Market Timing and Conditions

Valuation levels fluctuate significantly based on market conditions, investor sentiment, and macroeconomic factors. The current elevated valuation environment reflects strong investor appetite, but history shows these conditions can change rapidly.

These dynamics create both opportunities and risks. Startups may achieve higher valuations during favorable periods but face increased scrutiny and potential down rounds when markets correct.

The Overvaluation Trap

Perhaps the most dangerous pitfall is overvaluation. Setting unrealistic valuations can create unsustainable growth expectations and limit future financing options. Founders might feel good about a high valuation in the short term, but it can become a millstone in subsequent rounds.

The flip side—undervaluation—results in excessive dilution for founders, but this is often easier to recover from than the overvaluation trap.

Choosing the Right Method: A Framework for Decision-Making

Method selection requires careful consideration of company stage, data availability, industry characteristics, and valuation purpose. Early-stage companies benefit from multiple method approaches to triangulate reasonable value ranges.

The selection framework should evaluate:

  • Conceptual consistency with the business model
  • Data requirements versus available information
  • Market acceptance of the methodology
  • Reliability of the resulting valuation range

Most importantly, avoid over-reliance on any single method. The best valuations combine multiple approaches and stress-test assumptions across different scenarios.

Looking Ahead: The Evolving Valuation Landscape

The current market environment reflects continued elevated valuations despite economic uncertainties.
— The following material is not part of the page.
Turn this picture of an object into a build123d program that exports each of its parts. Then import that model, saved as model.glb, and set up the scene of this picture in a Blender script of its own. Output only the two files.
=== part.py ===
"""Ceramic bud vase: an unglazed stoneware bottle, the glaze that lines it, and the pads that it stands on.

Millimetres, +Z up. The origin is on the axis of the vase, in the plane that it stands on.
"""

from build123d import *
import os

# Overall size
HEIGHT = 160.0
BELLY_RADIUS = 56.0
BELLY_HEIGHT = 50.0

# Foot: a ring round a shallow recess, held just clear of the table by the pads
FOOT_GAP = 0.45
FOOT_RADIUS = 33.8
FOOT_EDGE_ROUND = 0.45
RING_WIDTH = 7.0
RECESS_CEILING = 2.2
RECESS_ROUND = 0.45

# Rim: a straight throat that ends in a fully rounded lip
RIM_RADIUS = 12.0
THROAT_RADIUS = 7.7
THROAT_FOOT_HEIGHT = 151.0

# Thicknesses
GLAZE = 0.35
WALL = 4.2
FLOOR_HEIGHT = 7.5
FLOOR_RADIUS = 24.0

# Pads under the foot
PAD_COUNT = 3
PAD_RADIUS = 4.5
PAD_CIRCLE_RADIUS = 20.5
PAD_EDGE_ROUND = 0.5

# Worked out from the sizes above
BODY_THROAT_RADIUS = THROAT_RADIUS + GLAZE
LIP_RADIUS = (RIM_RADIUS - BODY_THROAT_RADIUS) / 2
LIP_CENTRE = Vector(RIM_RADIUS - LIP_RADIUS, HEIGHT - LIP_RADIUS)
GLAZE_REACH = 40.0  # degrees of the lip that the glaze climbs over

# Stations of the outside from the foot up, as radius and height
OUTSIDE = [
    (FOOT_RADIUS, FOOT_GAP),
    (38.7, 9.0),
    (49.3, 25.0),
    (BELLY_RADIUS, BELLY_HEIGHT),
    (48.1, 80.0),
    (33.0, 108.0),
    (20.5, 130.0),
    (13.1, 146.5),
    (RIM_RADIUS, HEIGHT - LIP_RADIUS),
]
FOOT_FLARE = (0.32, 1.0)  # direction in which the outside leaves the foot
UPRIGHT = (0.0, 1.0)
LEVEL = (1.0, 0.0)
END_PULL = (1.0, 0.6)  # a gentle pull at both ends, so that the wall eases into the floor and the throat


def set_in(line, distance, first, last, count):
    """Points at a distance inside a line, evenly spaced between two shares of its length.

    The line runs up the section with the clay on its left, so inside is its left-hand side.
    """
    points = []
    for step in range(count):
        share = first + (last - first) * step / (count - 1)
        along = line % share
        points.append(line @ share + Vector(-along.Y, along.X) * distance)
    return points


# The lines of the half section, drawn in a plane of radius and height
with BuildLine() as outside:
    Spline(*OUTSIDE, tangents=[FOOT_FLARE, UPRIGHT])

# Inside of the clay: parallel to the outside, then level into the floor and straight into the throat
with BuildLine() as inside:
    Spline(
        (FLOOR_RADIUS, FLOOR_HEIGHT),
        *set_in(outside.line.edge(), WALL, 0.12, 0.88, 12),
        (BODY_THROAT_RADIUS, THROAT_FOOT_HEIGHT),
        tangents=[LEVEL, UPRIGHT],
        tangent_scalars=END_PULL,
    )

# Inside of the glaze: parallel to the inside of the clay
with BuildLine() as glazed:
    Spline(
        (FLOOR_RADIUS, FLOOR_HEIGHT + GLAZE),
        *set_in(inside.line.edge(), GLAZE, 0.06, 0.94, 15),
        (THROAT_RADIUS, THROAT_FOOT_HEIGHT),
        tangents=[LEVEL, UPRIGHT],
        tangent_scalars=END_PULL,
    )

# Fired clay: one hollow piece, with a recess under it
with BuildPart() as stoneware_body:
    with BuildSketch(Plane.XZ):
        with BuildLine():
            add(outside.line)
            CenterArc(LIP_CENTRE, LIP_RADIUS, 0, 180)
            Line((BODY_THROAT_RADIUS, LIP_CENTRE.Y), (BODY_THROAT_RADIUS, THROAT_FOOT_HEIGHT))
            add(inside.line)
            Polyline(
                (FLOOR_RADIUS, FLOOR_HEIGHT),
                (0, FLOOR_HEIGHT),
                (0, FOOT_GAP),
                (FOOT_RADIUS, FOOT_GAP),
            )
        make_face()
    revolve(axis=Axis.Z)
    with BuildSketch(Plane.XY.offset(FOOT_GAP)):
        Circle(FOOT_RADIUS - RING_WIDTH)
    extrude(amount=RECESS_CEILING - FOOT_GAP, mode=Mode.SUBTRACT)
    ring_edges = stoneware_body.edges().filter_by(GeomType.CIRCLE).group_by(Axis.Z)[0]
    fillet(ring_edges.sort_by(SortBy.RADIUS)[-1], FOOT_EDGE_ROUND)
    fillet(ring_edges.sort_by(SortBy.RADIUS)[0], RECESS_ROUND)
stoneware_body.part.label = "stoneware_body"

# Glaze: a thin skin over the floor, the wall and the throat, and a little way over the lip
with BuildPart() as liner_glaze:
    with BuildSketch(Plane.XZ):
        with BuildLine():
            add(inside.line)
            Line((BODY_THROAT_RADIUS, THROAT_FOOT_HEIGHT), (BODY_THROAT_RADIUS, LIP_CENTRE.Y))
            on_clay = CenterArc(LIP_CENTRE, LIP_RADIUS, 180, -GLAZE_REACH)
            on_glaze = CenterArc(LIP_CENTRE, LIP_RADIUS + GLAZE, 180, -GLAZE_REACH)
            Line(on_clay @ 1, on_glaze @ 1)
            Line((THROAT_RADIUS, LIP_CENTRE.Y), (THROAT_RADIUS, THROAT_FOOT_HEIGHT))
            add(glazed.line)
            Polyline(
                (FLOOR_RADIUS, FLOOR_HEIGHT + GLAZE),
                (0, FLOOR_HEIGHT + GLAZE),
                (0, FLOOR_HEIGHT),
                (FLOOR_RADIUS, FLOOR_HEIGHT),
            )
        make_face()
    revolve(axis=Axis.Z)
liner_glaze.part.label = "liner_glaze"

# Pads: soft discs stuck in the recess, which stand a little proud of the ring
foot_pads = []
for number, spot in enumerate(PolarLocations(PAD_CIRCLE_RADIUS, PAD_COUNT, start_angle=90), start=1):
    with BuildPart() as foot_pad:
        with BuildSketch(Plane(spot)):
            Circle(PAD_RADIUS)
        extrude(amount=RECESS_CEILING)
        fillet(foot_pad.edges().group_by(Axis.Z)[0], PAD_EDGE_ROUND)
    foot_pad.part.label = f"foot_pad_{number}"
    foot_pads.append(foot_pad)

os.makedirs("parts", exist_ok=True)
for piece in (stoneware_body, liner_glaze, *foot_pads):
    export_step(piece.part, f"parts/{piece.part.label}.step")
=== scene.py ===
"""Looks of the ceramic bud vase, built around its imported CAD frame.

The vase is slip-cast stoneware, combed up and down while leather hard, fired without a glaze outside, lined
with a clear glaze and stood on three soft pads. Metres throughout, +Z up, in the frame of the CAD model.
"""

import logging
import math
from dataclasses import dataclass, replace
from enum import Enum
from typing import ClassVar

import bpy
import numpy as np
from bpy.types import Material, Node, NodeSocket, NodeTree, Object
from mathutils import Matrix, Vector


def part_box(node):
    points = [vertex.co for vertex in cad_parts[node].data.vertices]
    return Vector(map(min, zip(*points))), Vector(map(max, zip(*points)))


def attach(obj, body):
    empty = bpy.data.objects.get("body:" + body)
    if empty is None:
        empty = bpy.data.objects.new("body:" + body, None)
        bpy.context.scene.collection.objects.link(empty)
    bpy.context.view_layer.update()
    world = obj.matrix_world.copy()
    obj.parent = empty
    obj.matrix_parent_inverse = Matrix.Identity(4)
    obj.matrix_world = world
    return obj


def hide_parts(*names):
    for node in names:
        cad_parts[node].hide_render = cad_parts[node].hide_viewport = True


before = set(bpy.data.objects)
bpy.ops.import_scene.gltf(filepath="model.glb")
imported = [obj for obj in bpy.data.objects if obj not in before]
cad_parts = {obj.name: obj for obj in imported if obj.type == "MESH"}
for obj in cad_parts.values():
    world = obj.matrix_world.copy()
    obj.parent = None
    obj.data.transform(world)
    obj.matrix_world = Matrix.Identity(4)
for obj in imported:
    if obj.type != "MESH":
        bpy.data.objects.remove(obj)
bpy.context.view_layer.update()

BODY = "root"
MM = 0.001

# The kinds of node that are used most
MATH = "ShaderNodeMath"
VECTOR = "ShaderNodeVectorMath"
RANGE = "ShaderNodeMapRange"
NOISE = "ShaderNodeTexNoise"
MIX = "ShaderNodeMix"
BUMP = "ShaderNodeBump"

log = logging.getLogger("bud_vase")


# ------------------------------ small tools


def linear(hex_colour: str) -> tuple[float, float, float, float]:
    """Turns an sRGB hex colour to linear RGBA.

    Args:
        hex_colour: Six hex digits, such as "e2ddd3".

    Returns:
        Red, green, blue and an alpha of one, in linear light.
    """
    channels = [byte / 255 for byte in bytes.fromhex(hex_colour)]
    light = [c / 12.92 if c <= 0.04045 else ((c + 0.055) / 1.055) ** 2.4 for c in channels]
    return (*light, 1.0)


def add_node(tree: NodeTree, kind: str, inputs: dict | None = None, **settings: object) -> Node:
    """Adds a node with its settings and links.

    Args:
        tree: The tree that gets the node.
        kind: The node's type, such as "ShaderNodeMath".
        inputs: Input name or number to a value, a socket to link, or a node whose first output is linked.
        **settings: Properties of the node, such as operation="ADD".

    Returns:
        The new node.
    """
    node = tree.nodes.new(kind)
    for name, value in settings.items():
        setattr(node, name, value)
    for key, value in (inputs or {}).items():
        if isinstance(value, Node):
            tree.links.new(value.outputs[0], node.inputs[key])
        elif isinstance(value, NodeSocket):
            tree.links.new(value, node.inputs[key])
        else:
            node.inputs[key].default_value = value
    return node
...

Rising interest rates and inflation concerns are prompting more conservative investor approaches, particularly for early-stage investments.

Several trends are reshaping valuation practices: increased focus on ESG factors, greater emphasis on unit economics and path to profitability, more sophisticated risk assessment methodologies, and enhanced use of data analytics in valuation processes.

The integration of artificial intelligence and machine learning tools is also improving valuation accuracy by enabling more comprehensive analysis of market data and company performance metrics.

The Esinli Capital Advantage

At Esinli Capital, we've seen how proper valuation methodology can dramatically improve investment outcomes. Our EcoCapture™ approach combines systematic evaluation across 500+ startups with the kind of rigorous valuation discipline that has improved our success probability from 74% to 91%.

The key insight is that valuation isn't just about picking the right number—it's about understanding the underlying business drivers that create value over time. When you're investing across 25+ VC funds and hundreds of startups, this systematic approach becomes essential for generating consistent returns.

The Bottom Line

Startup valuation remains both art and science, requiring careful selection of appropriate methodologies based on company stage, industry characteristics, and market conditions. Success depends on understanding the evolution from qualitative to quantitative approaches as companies mature, while maintaining realistic expectations aligned with market realities.

The most effective approach combines multiple methodologies, stays informed about market trends, and maintains flexibility to adapt as companies progress through different development stages. For both founders and investors, mastering these valuation principles provides the foundation for successful fundraising, strategic decision-making, and long-term value creation.

Remember: the goal isn't perfection—it's developing a systematic framework that improves your odds of success over time. In a world where venture capital outcomes follow power law distributions, getting valuation methodology right can make the difference between building wealth and losing it.